## Task prompt
Produce a verbatim copy of the entries listed below.

## Listing
—————

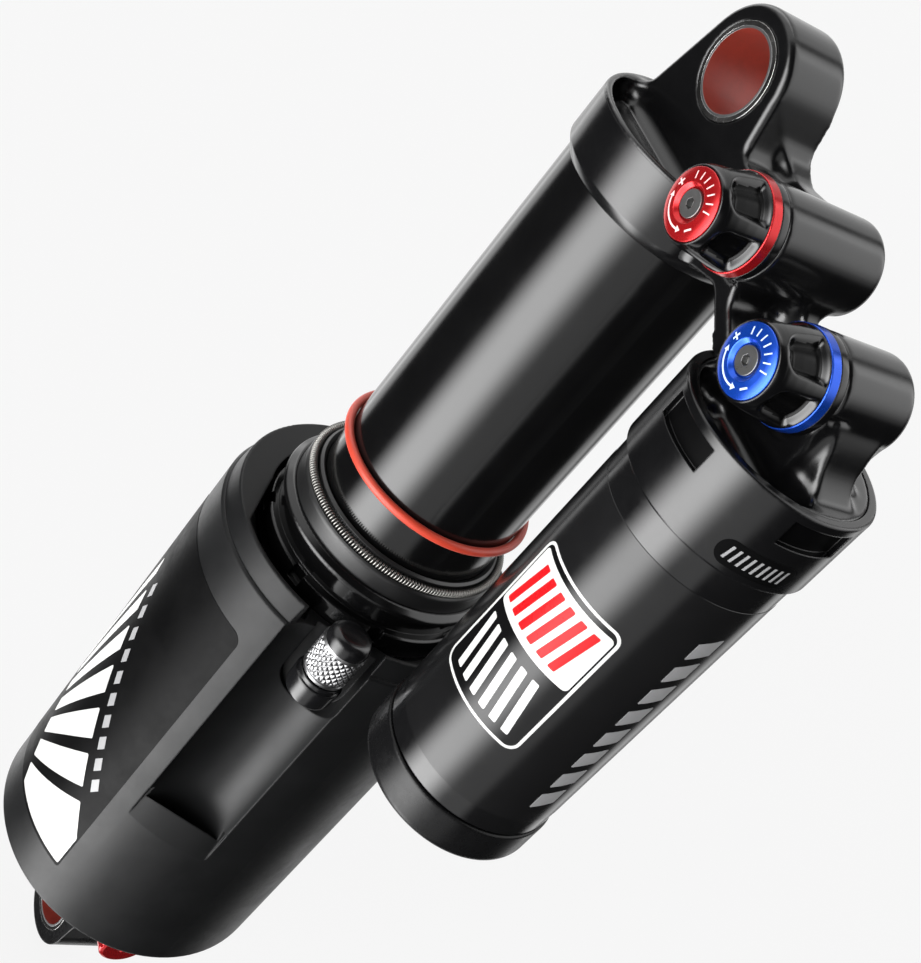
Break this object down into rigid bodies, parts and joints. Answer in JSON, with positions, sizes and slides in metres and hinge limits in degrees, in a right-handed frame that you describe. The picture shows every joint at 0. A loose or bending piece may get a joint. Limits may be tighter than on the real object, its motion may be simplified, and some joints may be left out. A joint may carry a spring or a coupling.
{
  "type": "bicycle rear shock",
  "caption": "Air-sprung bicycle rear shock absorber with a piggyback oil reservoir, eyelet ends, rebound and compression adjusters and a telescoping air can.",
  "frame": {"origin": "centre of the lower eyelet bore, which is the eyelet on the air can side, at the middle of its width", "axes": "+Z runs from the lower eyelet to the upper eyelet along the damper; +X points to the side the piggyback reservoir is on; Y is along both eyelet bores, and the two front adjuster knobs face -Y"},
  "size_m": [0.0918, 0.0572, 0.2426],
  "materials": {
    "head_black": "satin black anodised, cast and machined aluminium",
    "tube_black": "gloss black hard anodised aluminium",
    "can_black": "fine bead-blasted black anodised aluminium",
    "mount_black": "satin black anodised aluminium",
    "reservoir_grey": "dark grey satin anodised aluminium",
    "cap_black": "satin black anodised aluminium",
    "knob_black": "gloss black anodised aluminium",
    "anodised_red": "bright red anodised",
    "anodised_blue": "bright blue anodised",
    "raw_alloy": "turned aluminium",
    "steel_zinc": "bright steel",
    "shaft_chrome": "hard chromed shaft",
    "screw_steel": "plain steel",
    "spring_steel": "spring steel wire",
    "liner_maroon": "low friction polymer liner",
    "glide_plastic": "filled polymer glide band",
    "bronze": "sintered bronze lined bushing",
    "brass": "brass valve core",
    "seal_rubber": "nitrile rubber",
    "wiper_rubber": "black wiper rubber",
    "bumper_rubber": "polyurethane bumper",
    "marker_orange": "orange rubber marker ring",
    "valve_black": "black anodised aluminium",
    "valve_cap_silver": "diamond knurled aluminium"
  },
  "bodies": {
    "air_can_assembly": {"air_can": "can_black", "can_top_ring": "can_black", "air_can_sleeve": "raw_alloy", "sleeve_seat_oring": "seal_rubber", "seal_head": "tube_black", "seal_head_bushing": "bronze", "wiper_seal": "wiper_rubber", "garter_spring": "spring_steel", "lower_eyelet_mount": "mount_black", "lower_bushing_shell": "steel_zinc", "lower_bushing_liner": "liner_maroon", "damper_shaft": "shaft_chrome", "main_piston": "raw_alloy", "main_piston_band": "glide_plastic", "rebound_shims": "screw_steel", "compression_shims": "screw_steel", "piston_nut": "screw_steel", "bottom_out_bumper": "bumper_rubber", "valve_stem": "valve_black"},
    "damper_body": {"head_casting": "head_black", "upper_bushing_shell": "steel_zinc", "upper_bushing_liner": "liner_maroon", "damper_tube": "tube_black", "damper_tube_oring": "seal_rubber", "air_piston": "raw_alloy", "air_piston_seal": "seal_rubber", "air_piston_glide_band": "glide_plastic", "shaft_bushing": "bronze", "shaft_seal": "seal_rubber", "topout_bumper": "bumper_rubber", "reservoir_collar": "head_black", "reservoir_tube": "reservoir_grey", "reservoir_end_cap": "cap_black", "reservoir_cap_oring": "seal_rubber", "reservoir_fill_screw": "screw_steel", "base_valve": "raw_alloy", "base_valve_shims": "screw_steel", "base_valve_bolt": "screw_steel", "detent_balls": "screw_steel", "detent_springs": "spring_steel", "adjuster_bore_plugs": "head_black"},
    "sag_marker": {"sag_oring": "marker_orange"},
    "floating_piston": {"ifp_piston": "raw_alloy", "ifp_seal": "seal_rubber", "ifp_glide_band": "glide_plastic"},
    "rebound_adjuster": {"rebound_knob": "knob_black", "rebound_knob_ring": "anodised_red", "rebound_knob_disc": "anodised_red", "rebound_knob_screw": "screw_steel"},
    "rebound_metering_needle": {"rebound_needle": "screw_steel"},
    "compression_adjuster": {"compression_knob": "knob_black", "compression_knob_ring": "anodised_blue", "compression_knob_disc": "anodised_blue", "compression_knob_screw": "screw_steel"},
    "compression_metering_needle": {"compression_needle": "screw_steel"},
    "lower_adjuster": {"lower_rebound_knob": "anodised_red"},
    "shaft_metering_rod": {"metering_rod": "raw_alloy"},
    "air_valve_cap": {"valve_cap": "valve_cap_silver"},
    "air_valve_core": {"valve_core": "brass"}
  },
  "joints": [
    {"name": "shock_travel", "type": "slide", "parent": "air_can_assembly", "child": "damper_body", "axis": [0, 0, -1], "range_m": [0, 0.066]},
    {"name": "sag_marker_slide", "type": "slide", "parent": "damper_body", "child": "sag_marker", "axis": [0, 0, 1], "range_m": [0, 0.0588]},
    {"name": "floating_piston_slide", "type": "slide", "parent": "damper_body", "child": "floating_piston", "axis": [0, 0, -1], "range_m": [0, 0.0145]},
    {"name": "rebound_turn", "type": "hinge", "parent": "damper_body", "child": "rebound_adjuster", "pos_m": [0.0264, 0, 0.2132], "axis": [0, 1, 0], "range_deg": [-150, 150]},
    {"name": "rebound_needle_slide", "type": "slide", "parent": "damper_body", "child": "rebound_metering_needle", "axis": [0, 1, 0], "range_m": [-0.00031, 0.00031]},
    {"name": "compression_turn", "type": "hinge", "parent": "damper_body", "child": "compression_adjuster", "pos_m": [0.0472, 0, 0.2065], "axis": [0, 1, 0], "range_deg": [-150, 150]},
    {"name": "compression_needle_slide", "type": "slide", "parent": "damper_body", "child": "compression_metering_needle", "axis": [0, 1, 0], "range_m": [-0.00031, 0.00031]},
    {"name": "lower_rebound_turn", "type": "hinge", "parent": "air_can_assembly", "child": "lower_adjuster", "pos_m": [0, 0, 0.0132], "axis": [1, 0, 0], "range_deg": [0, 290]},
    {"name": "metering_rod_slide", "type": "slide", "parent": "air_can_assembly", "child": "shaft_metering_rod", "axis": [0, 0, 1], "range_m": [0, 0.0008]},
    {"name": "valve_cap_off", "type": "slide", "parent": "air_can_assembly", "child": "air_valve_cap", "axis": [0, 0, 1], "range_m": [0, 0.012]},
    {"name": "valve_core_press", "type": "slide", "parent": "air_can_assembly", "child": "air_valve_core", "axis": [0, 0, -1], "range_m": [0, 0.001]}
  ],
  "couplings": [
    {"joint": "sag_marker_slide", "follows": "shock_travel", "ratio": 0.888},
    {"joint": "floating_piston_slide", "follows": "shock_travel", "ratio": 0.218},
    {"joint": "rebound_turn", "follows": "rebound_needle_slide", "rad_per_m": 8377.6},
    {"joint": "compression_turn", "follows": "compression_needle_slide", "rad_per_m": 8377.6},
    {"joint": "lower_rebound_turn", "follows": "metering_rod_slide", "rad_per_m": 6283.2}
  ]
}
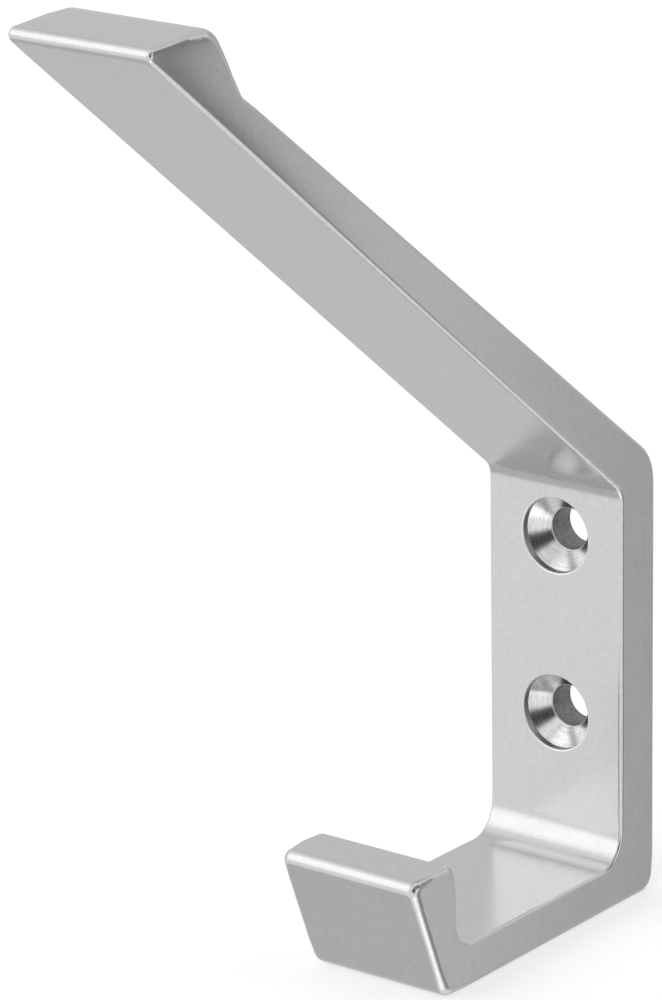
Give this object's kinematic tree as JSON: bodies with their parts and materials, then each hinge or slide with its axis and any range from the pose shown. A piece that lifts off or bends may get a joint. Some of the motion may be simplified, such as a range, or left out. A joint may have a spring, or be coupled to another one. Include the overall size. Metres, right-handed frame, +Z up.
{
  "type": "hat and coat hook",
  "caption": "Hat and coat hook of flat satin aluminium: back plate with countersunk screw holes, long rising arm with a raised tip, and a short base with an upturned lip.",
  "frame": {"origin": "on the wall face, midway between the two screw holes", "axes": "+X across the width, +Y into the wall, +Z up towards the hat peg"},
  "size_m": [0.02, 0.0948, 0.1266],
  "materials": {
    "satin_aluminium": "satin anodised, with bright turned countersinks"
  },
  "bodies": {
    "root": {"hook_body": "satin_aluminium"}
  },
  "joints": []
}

—————

## Written answer
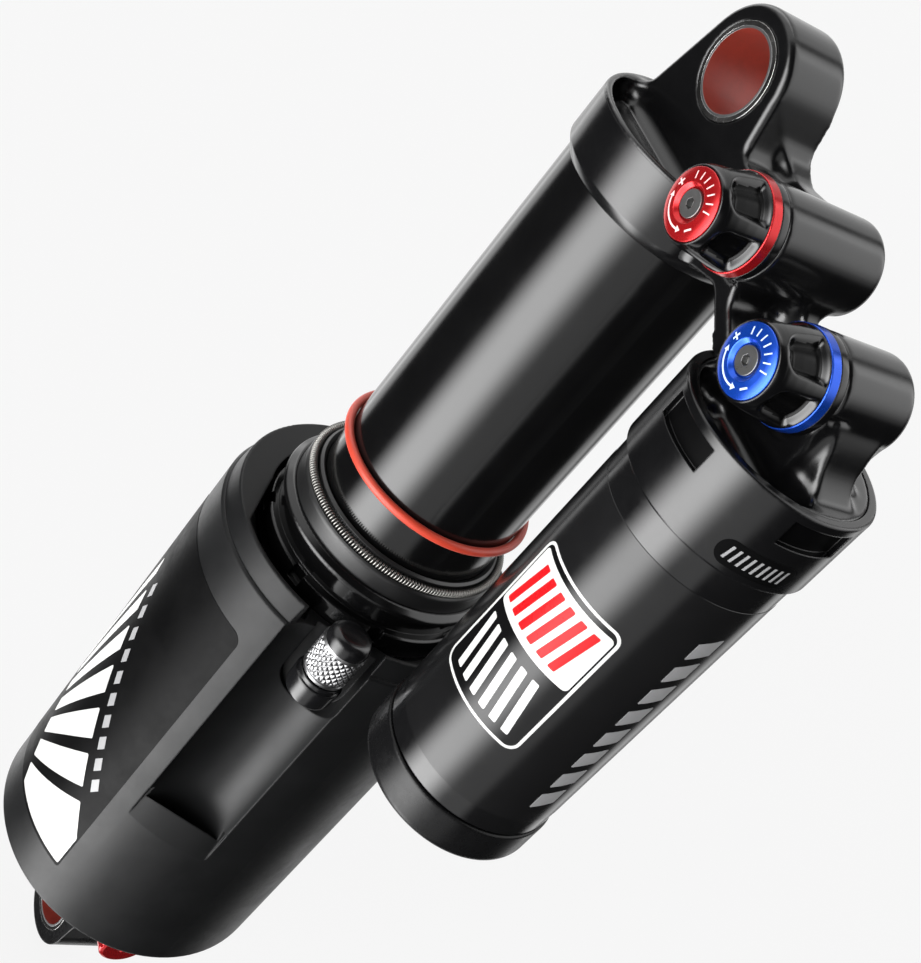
Break this object down into rigid bodies, parts and joints. Answer in JSON, with positions, sizes and slides in metres and hinge limits in degrees, in a right-handed frame that you describe. The picture shows every joint at 0. A loose or bending piece may get a joint. Limits may be tighter than on the real object, its motion may be simplified, and some joints may be left out. A joint may carry a spring or a coupling.
{
  "type": "bicycle rear shock",
  "caption": "Air-sprung bicycle rear shock absorber with a piggyback oil reservoir, eyelet ends, rebound and compression adjusters and a telescoping air can.",
  "frame": {"origin": "centre of the lower eyelet bore, which is the eyelet on the air can side, at the middle of its width", "axes": "+Z runs from the lower eyelet to the upper eyelet along the damper; +X points to the side the piggyback reservoir is on; Y is along both eyelet bores, and the two front adjuster knobs face -Y"},
  "size_m": [0.0918, 0.0572, 0.2426],
  "materials": {
    "head_black": "satin black anodised, cast and machined aluminium",
    "tube_black": "gloss black hard anodised aluminium",
    "can_black": "fine bead-blasted black anodised aluminium",
    "mount_black": "satin black anodised aluminium",
    "reservoir_grey": "dark grey satin anodised aluminium",
    "cap_black": "satin black anodised aluminium",
    "knob_black": "gloss black anodised aluminium",
    "anodised_red": "bright red anodised",
    "anodised_blue": "bright blue anodised",
    "raw_alloy": "turned aluminium",
    "steel_zinc": "bright steel",
    "shaft_chrome": "hard chromed shaft",
    "screw_steel": "plain steel",
    "spring_steel": "spring steel wire",
    "liner_maroon": "low friction polymer liner",
    "glide_plastic": "filled polymer glide band",
    "bronze": "sintered bronze lined bushing",
    "brass": "brass valve core",
    "seal_rubber": "nitrile rubber",
    "wiper_rubber": "black wiper rubber",
    "bumper_rubber": "polyurethane bumper",
    "marker_orange": "orange rubber marker ring",
    "valve_black": "black anodised aluminium",
    "valve_cap_silver": "diamond knurled aluminium"
  },
  "bodies": {
    "air_can_assembly": {"air_can": "can_black", "can_top_ring": "can_black", "air_can_sleeve": "raw_alloy", "sleeve_seat_oring": "seal_rubber", "seal_head": "tube_black", "seal_head_bushing": "bronze", "wiper_seal": "wiper_rubber", "garter_spring": "spring_steel", "lower_eyelet_mount": "mount_black", "lower_bushing_shell": "steel_zinc", "lower_bushing_liner": "liner_maroon", "damper_shaft": "shaft_chrome", "main_piston": "raw_alloy", "main_piston_band": "glide_plastic", "rebound_shims": "screw_steel", "compression_shims": "screw_steel", "piston_nut": "screw_steel", "bottom_out_bumper": "bumper_rubber", "valve_stem": "valve_black"},
    "damper_body": {"head_casting": "head_black", "upper_bushing_shell": "steel_zinc", "upper_bushing_liner": "liner_maroon", "damper_tube": "tube_black", "damper_tube_oring": "seal_rubber", "air_piston": "raw_alloy", "air_piston_seal": "seal_rubber", "air_piston_glide_band": "glide_plastic", "shaft_bushing": "bronze", "shaft_seal": "seal_rubber", "topout_bumper": "bumper_rubber", "reservoir_collar": "head_black", "reservoir_tube": "reservoir_grey", "reservoir_end_cap": "cap_black", "reservoir_cap_oring": "seal_rubber", "reservoir_fill_screw": "screw_steel", "base_valve": "raw_alloy", "base_valve_shims": "screw_steel", "base_valve_bolt": "screw_steel", "detent_balls": "screw_steel", "detent_springs": "spring_steel", "adjuster_bore_plugs": "head_black"},
    "sag_marker": {"sag_oring": "marker_orange"},
    "floating_piston": {"ifp_piston": "raw_alloy", "ifp_seal": "seal_rubber", "ifp_glide_band": "glide_plastic"},
    "rebound_adjuster": {"rebound_knob": "knob_black", "rebound_knob_ring": "anodised_red", "rebound_knob_disc": "anodised_red", "rebound_knob_screw": "screw_steel"},
    "rebound_metering_needle": {"rebound_needle": "screw_steel"},
    "compression_adjuster": {"compression_knob": "knob_black", "compression_knob_ring": "anodised_blue", "compression_knob_disc": "anodised_blue", "compression_knob_screw": "screw_steel"},
    "compression_metering_needle": {"compression_needle": "screw_steel"},
    "lower_adjuster": {"lower_rebound_knob": "anodised_red"},
    "shaft_metering_rod": {"metering_rod": "raw_alloy"},
    "air_valve_cap": {"valve_cap": "valve_cap_silver"},
    "air_valve_core": {"valve_core": "brass"}
  },
  "joints": [
    {"name": "shock_travel", "type": "slide", "parent": "air_can_assembly", "child": "damper_body", "axis": [0, 0, -1], "range_m": [0, 0.066]},
    {"name": "sag_marker_slide", "type": "slide", "parent": "damper_body", "child": "sag_marker", "axis": [0, 0, 1], "range_m": [0, 0.0588]},
    {"name": "floating_piston_slide", "type": "slide", "parent": "damper_body", "child": "floating_piston", "axis": [0, 0, -1], "range_m": [0, 0.0145]},
    {"name": "rebound_turn", "type": "hinge", "parent": "damper_body", "child": "rebound_adjuster", "pos_m": [0.0264, 0, 0.2132], "axis": [0, 1, 0], "range_deg": [-150, 150]},
    {"name": "rebound_needle_slide", "type": "slide", "parent": "damper_body", "child": "rebound_metering_needle", "axis": [0, 1, 0], "range_m": [-0.00031, 0.00031]},
    {"name": "compression_turn", "type": "hinge", "parent": "damper_body", "child": "compression_adjuster", "pos_m": [0.0472, 0, 0.2065], "axis": [0, 1, 0], "range_deg": [-150, 150]},
    {"name": "compression_needle_slide", "type": "slide", "parent": "damper_body", "child": "compression_metering_needle", "axis": [0, 1, 0], "range_m": [-0.00031, 0.00031]},
    {"name": "lower_rebound_turn", "type": "hinge", "parent": "air_can_assembly", "child": "lower_adjuster", "pos_m": [0, 0, 0.0132], "axis": [1, 0, 0], "range_deg": [0, 290]},
    {"name": "metering_rod_slide", "type": "slide", "parent": "air_can_assembly", "child": "shaft_metering_rod", "axis": [0, 0, 1], "range_m": [0, 0.0008]},
    {"name": "valve_cap_off", "type": "slide", "parent": "air_can_assembly", "child": "air_valve_cap", "axis": [0, 0, 1], "range_m": [0, 0.012]},
    {"name": "valve_core_press", "type": "slide", "parent": "air_can_assembly", "child": "air_valve_core", "axis": [0, 0, -1], "range_m": [0, 0.001]}
  ],
  "couplings": [
    {"joint": "sag_marker_slide", "follows": "shock_travel", "ratio": 0.888},
    {"joint": "floating_piston_slide", "follows": "shock_travel", "ratio": 0.218},
    {"joint": "rebound_turn", "follows": "rebound_needle_slide", "rad_per_m": 8377.6},
    {"joint": "compression_turn", "follows": "compression_needle_slide", "rad_per_m": 8377.6},
    {"joint": "lower_rebound_turn", "follows": "metering_rod_slide", "rad_per_m": 6283.2}
  ]
}
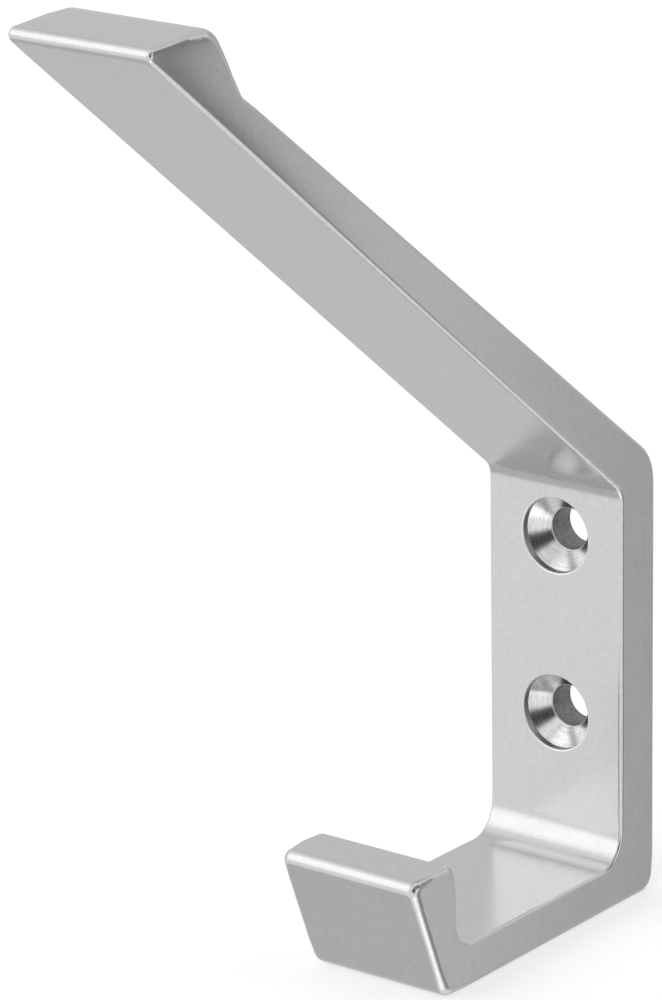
Give this object's kinematic tree as JSON: bodies with their parts and materials, then each hinge or slide with its axis and any range from the pose shown. A piece that lifts off or bends may get a joint. Some of the motion may be simplified, such as a range, or left out. A joint may have a spring, or be coupled to another one. Include the overall size. Metres, right-handed frame, +Z up.
{
  "type": "hat and coat hook",
  "caption": "Hat and coat hook of flat satin aluminium: back plate with countersunk screw holes, long rising arm with a raised tip, and a short base with an upturned lip.",
  "frame": {"origin": "on the wall face, midway between the two screw holes", "axes": "+X across the width, +Y into the wall, +Z up towards the hat peg"},
  "size_m": [0.02, 0.0948, 0.1266],
  "materials": {
    "satin_aluminium": "satin anodised, with bright turned countersinks"
  },
  "bodies": {
    "root": {"hook_body": "satin_aluminium"}
  },
  "joints": []
}